Canon law. Though I don’t usually write about it on here, I would bet that over half of my reading in the last year was in one way or another related to canon law. In the first half of 2018, I was in a seminar on the power of governance in the Church and so I read many articles related to that, especially on judicial power and its delegation as this was the topic I presented in the seminar. This last semester, my focus shifted almost entirely to presumptions as a form of proof, and especially judicial presumptions, as this is the topic I have chosen for my license tesina. I have whole bibliography of textbooks, commentaries, articles, and original sources on this topic, but I’ll wait until it’s finished before I share a summary.

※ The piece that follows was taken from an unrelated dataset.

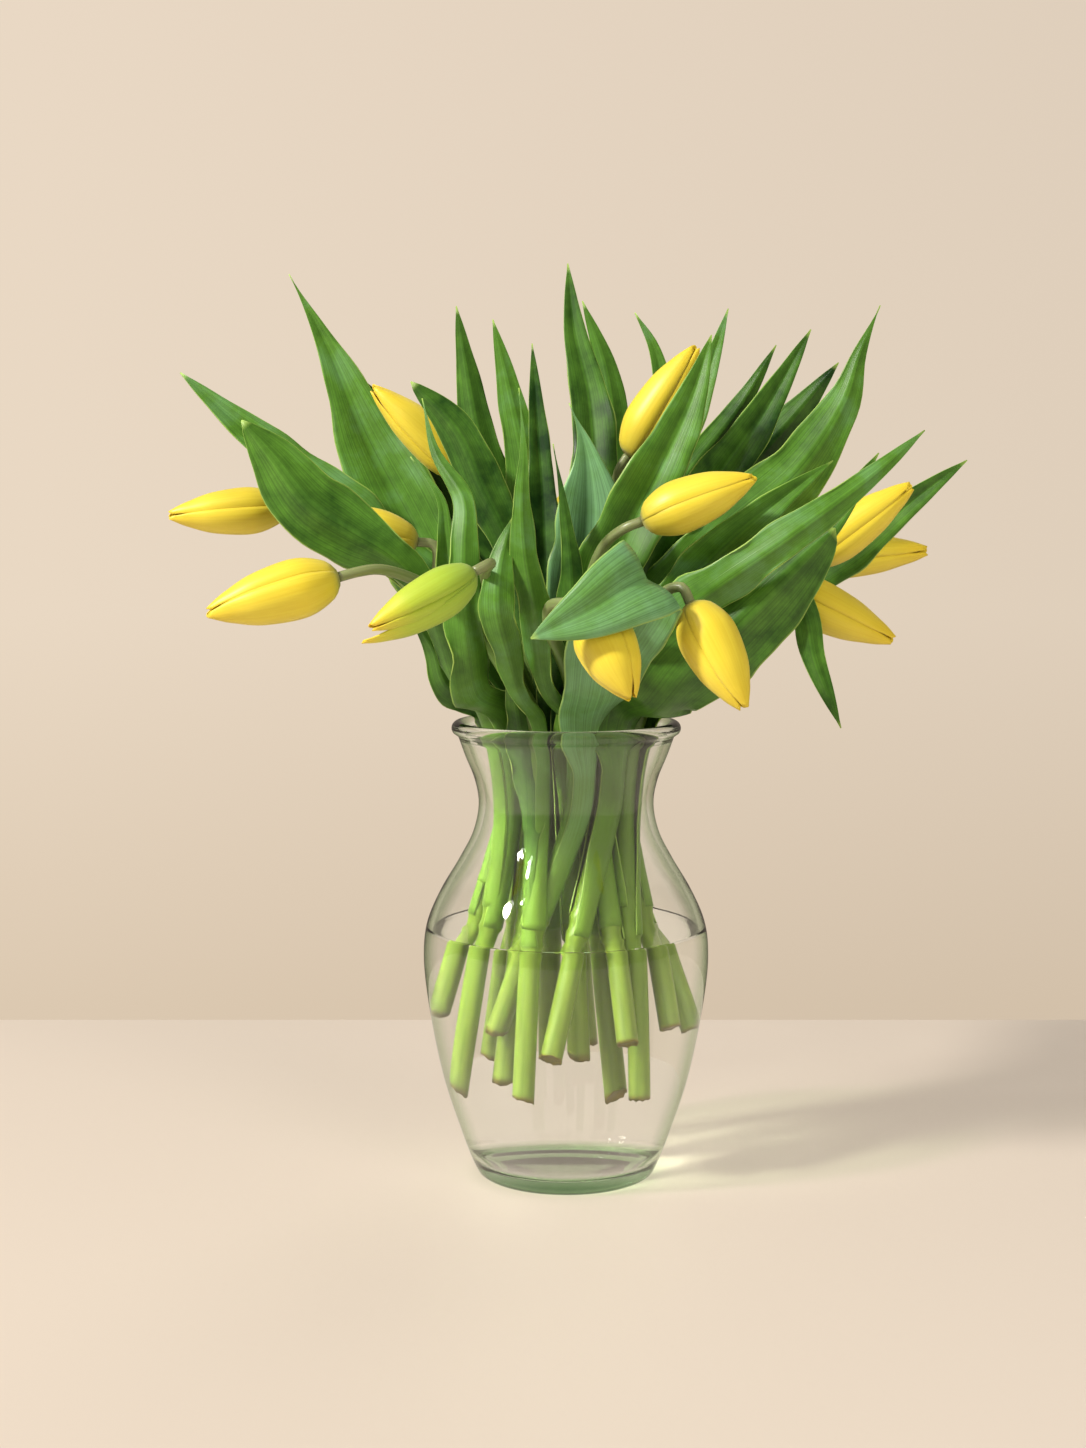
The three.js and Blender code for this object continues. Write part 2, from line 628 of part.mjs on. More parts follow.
function bloomSolid(tulip, grow) {
  const base = vector(tulip.bloom.base);
  const axis = budAxis(tulip);
  const length = base.distanceTo(vector(tulip.bloom.tip));
  const side = new THREE.Vector3(0, -1, 0).addScaledVector(axis, axis.y).normalize();
  const other = axis.clone().cross(side);
  const rings = BUD_STATIONS.map(({ along, radius, half }) => budColumns(half).map((column) => {
    const full = radius * tulip.bloom.radius;
    const reach = full - Math.min(column.inset, full * PETAL_DEPTH) + grow;
    const rise = along * column.reach * length + (along < BUD_MIDDLE ? -grow : grow);
    const angle = THREE.MathUtils.degToRad(column.angle);
    return base.clone()
      .addScaledVector(axis, rise)
      .addScaledVector(side, reach * Math.cos(angle))
      .addScaledVector(other, reach * Math.sin(angle));
  }));
  return loft(rings, true);
}

// ---- The bouquet, each piece trimmed clear of those set before it

function largestBody(solid) {
  return solid.decompose().reduce((best, body) => (body.volume() > best.volume() ? body : best));
}

const plants = TULIPS.map((tulip) => {
  const curve = stemCurve(tulip);
  return {
    tulip,
    curve,
    stem: stemSolid(curve, 0),
    wideStem: stemSolid(curve, CLEARANCE),
    bloom: bloomSolid(tulip, 0),
    wideBloom: bloomSolid(tulip, CLEARANCE),
    wideLeaves: [],
  };
});

for (const plant of plants) {
  plant.leafy = plant.stem;
  for (const leaf of plant.tulip.leaves) {
    let blade = leafSolid(leaf, plant.curve, 0);
    for (const other of plants) {
      blade = blade.subtract(other.wideBloom);
      if (other === plant) continue;
      blade = blade.subtract(other.wideStem);
      for (const wide of other.wideLeaves) blade = blade.subtract(wide);
    }
    plant.leafy = largestBody(plant.leafy.add(blade));
  }
  plant.wideLeaves = plant.tulip.leaves.map((leaf) => leafSolid(leaf, plant.curve, CLEARANCE));
}

let water = waterSolid();
for (const plant of plants) {
  water = water.subtract(plant.wideStem);
  for (const wide of plant.wideLeaves) water = water.subtract(wide);
}

const bouquet = new THREE.Group();

function addNode(name, solid, { colour, roughness }) {
  const material = new THREE.MeshStandardMaterial({ color: colour, roughness, metalness: 0 });
  const mesh = new THREE.Mesh(geometryFrom(solid), material);
  mesh.name = name;
  bouquet.add(mesh);
}

addNode("vase", vaseSolid(), GLASS);
addNode("water", largestBody(water), CLEAR_WATER);
for (const plant of plants) {
  addNode(plant.tulip.name + "_stem", plant.leafy, LEAF_SKIN);
  addNode(plant.tulip.name + "_bloom", plant.bloom, PETAL_SKIN);
}

export default bouquet;
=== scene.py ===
"""Fifteen yellow tulips in a clear flared glass vase, on a plain pale table.

The origin is the middle of the ring that the vase stands on, +Z is up and the front faces -Y.
Sizes are kept in millimetres, and each mesh turns them into metres as it is made.
"""

import sys
import logging
import math
import random
from dataclasses import dataclass, field, replace
from enum import Enum

import bmesh
import bpy
from bpy.types import Material, Node, NodeSocket, NodeTree
from mathutils import Matrix, Vector


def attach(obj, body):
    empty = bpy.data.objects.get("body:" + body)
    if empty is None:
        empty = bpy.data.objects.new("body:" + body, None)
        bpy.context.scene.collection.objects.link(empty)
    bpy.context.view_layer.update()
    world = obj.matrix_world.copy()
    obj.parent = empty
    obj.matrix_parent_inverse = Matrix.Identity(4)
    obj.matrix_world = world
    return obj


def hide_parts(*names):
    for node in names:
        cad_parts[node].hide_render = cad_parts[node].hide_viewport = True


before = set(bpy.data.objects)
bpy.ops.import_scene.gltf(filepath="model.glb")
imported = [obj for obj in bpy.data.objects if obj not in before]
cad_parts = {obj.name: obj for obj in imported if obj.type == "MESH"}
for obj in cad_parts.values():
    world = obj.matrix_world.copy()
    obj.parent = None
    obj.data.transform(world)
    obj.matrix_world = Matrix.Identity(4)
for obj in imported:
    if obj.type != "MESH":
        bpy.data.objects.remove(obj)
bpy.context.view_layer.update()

LOG = logging.getLogger("tulips")
Pair = tuple[float, float]
Point = tuple[float, float, float]
Stops = tuple[tuple[float, str], ...]
BMesh = bmesh.types.BMesh

MM = 0.001
BODY = "root"
TURN = 2 * math.pi
MERGE = 1e-4


# ---- Helpers


def to_linear(hex_colour: str) -> tuple[float, float, float, float]:
    """Turns an sRGB hex colour into linear red, green, blue and full alpha.

    Args:
        hex_colour: six hex digits, with or without a leading #.

    Returns:
        The four linear values that a shader socket takes.
    """
    digits = hex_colour.lstrip("#")
    channels = [int(digits[place:place + 2], 16) / 255 for place in (0, 2, 4)]
    linear = [c / 12.92 if c <= 0.04045 else ((c + 0.055) / 1.055) ** 2.4 for c in channels]
    return (*linear, 1.0)


def lerp(low: float, high: float, share: float) -> float:
    """Goes from low to high as share goes from 0 to 1."""
    return low + (high - low) * share


def smoothstep(value: float, start: float, end: float) -> float:
    """Rises smoothly from 0 at start to 1 at end."""
    share = min(max((value - start) / (end - start), 0.0), 1.0)
    return share * share * (3 - 2 * share)


def polar(radius: float, degrees: float, height: float) -> Vector:
    """Gives the point at a radius and an angle about the vase's axis."""
    angle = math.radians(degrees)
    return Vector((radius * math.cos(angle), radius * math.sin(angle), height))


def arc(centre: Pair, radius: float, start: float, end: float, steps: int) -> list[Pair]:
    """Gives an arc of a profile.

    Args:
        centre: its radius and height.
        radius: the arc's own radius.
        start: the angle where it starts, in degrees, with 0 outwards and 90 up.
        end: the angle where it ends.
        steps: how many steps it is cut into.

    Returns:
        Radii and heights.
    """
    x, y = centre
    angles = [math.radians(lerp(start, end, step / steps)) for step in range(steps + 1)]
    return [(x + radius * math.cos(angle), y + radius * math.sin(angle)) for angle in angles]


def add_node(
    tree: NodeTree,
    kind: str,
    inputs: dict[str | int, object] | None = None,
    stops: Stops = (),
    **settings: object,
) -> Node:
    """Adds one shader node with its settings, its values and its links.

    Args:
        tree: the node tree that takes the node.
        kind: the node's type, without the ShaderNode that every such name starts with.
        inputs: for each input's name or index, a value, or the output socket that feeds it. A map
            range has the two ends that it reads at 1 and 2, and the two that it gives at 3 and 4.
        stops: for a ramp, its places from 0 to 1, each with its sRGB hex colour.
        settings: the node's own properties.

    Returns:
        The new node.
    """
    node = tree.nodes.new("ShaderNode" + kind)
    for name, value in settings.items():
        setattr(node, name, value)
    for socket, value in (inputs or {}).items():
        if isinstance(value, NodeSocket):
            tree.links.new(value, node.inputs[socket])
        else:
            node.inputs[socket].default_value = value
    if stops:
        elements = node.color_ramp.elements
        while len(elements) < len(stops):
            elements.new(0.5)
        for element, (place, colour) in zip(elements, stops):
            element.position, element.color = place, to_linear(colour)
    return node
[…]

Books started. There are two books I am going through at very leisurely pace, which I do not think I will finish for a very long time. One of these is the Collected Fictions of Jorge Luis Borges, which collects his many collections of short fiction. As finish each of these collections, I will write a post on it, but I am only reading a couple pages a day. The other book I am plodding through is the Disquisitiones Arithmeticae by Carl Friedrich Gauss. When I was reading Stanislaw Lem, there were many references to Gauss as if he were quasi-deity and, though I knew the name, I could not recall any of his discoveries or contributions off the top of my head. A couple searches later, I found that he wrote a textbook on number theory and sent away for it. It is an exact work and I never get through more than a page in a sitting, but it’s a pleasure to pick up something mathematical after nearly 6 years without anything of the kind. I intend to write a post on it soon, though it may be years before I actually finish it.